O Freddie Mercury retratado em Bohemian Rhapsody, que arrecadou mais de US$ 1 bilhão no mundo inteiro, é de uma humildade franciscana. Na verdade, o cantor do Queen jamais se humilhou perante seus companheiros de banda, e momentos importantes de sua trajetória foram mudados a fim de que a história fluísse melhor.
Bob Marley: One Love faz vista grossa para os principais episódios de violência e machismo protagonizados pelo maior nome da música jamaicana. Sam e Greenhalgh também sabem como poucos tirar sentimento de personagens torturados: uma de suas colaborações mais frutíferas foi Nowhere Boy (2009), sobre a juventude de John Lennon.
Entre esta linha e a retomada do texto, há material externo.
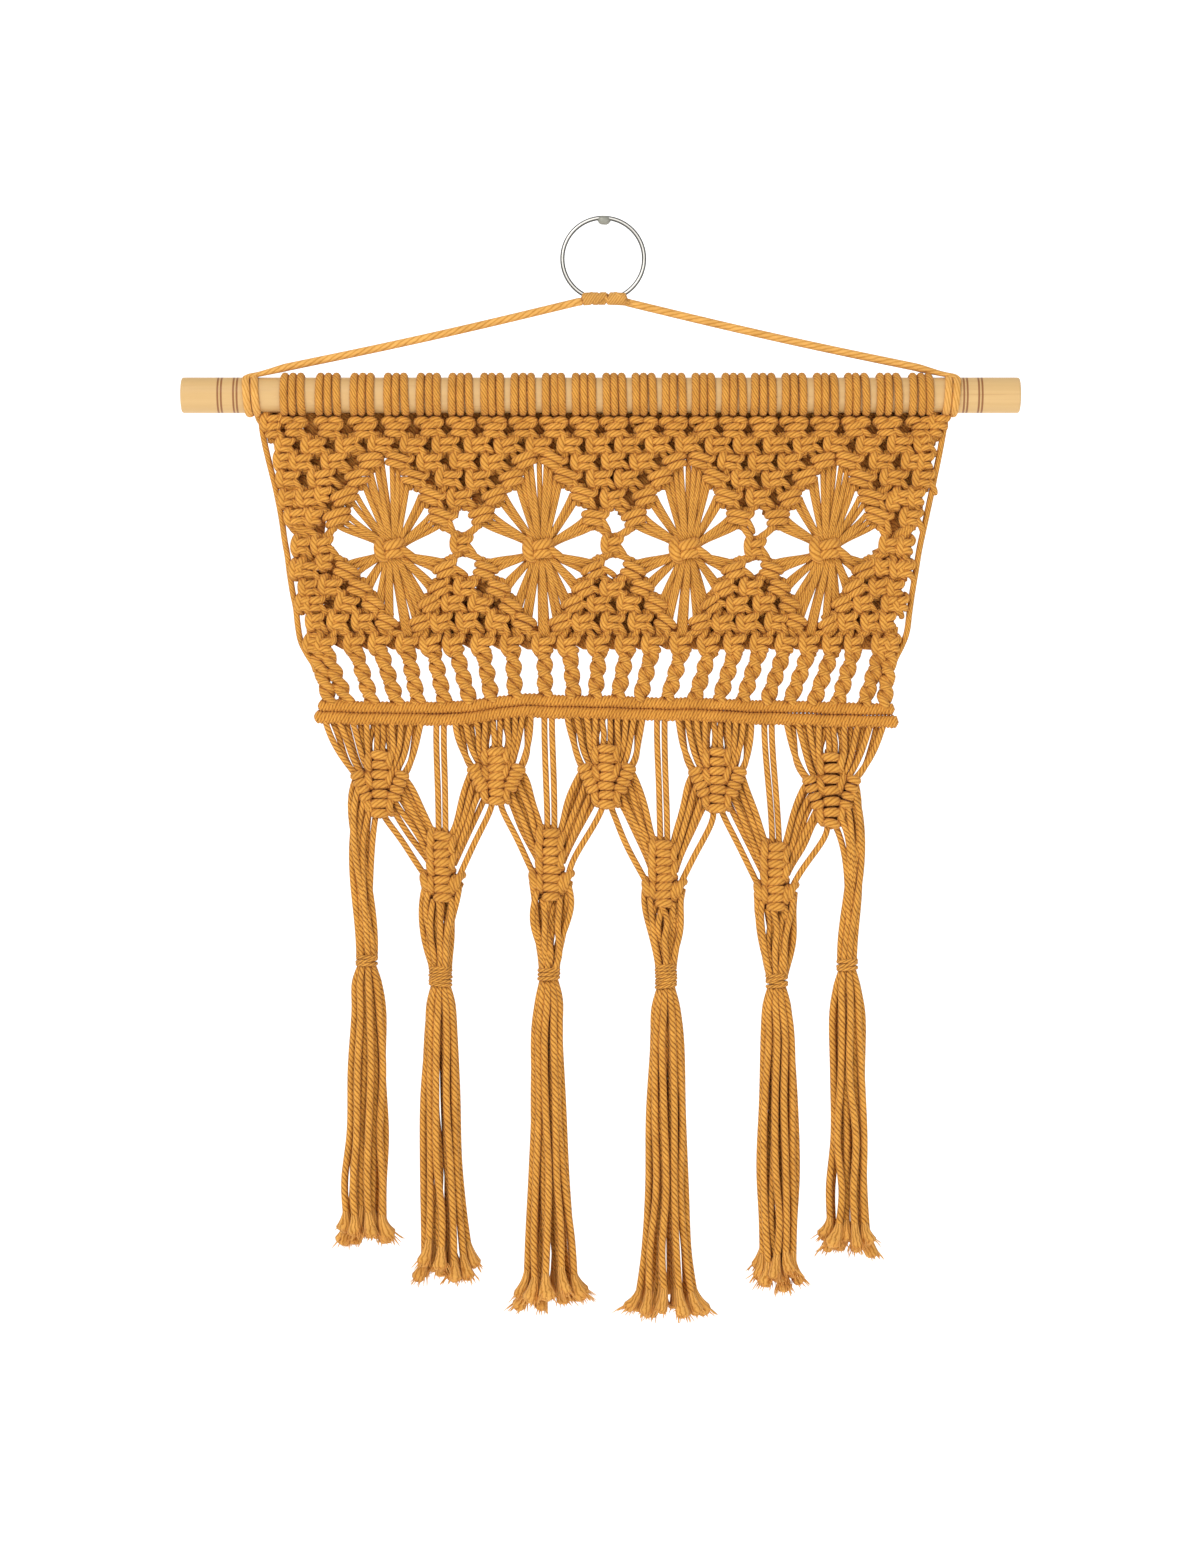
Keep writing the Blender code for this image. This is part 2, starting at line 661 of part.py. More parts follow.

Em Back to Black, optou-se por mostrar mais o lado musical de Amy Jade Winehouse, nascida em Enfield, cidade ao norte de Londres, e radicada em Camden Town.
Vinda de uma família de músicos, Amy tinha uma ligação especial com a avó paterna, Cynthia, que chegou a cantar profissionalmente. Durante a adolescência, a jovem Amy escutava do jazz de Dinah Washington ao hip hop de Lauryn Hill. (Um dos momentos de maior impacto de Back to Black, aliás, se dá quando ela anda pelas ruas do norte de Londres ao som de Doo Wop (That Thing), o primeiro single de sucesso de Lauryn.)
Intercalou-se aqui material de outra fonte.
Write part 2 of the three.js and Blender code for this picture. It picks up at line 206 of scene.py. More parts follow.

Amy Winehouse lançou seu disco de estreia, Frank, em 2003. Era um trabalho de apelo jazzístico, que fez relativo sucesso no Reino Unido mas não encantou o mercado americano.
Back to Black, lançado três anos depois, foi o passaporte para o estrelato. O jazz deu espaço para um revival da soul music, decalcado de bandas como Sharon Jones & the DapKings – que cedeu dois de seus integrantes para a gravação.
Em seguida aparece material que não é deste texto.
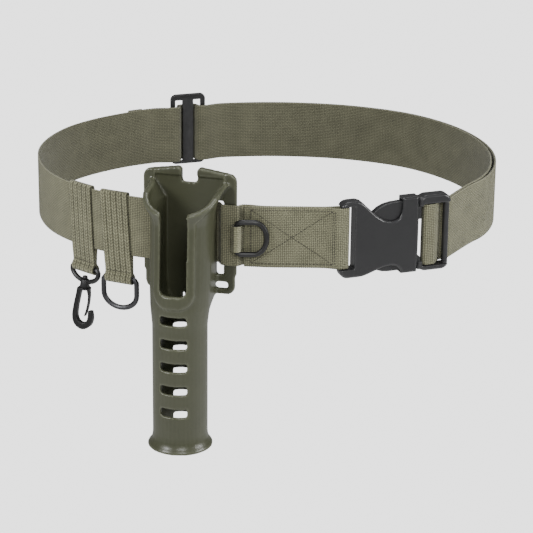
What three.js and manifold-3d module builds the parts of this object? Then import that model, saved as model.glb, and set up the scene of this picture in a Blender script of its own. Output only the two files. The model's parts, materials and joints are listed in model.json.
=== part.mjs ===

Inspirado pelos problemas de Amy com o álcool e pelo fim do relacionamento com Blake, o álbum vendeu 16 milhões de cópias. O sucesso potencializou seus problemas pessoais e despertou o interesse dos paparazzi, que registraram todos os deslizes da cantora. Em 23 de junho de 2011, Amy foi encontrada morta em casa, no bairro de Camden Town. O diagnóstico: intoxicação alcoólica.
Back to Black opta pela (arriscada) escolha de álcool e overdose de exposição com os verdadeiros vilões da trágica vida de Amy. Para defender a tese, eles contam com uma talentosíssima troupe de atores.
Marisa Abela interpreta o papel título e se encarrega de fazer todos os vocais. Ela não dubla: canta todas as músicas. Jack O’Connel faz um Blake Fielder-Civil com uma calhordice de proporções “pereioanas” (de Paulo César Pereio). Já Eddie Marsan se destaca por dar um desenho humano a Mitch Winehouse. O pai sanguessuga se tornou um progenitor que tomou as decisões que tomou para defender a carreira da filha. Mesmo que posteriormente elas tenham se revelado desastrosas.
Back to Black difere totalmente de Amy (2015), que rendeu um Oscar de melhor documentário a Asif Kapadia, e que coloca os pingos nos is sobre quem sugou até a última gota de talento da inglesa.
Mas como John Ford professou em O Homem que Matou o Facínora (1962), publique-se a lenda. E nesse caso, a visão de Sam e Greenhalgh é pura fábula.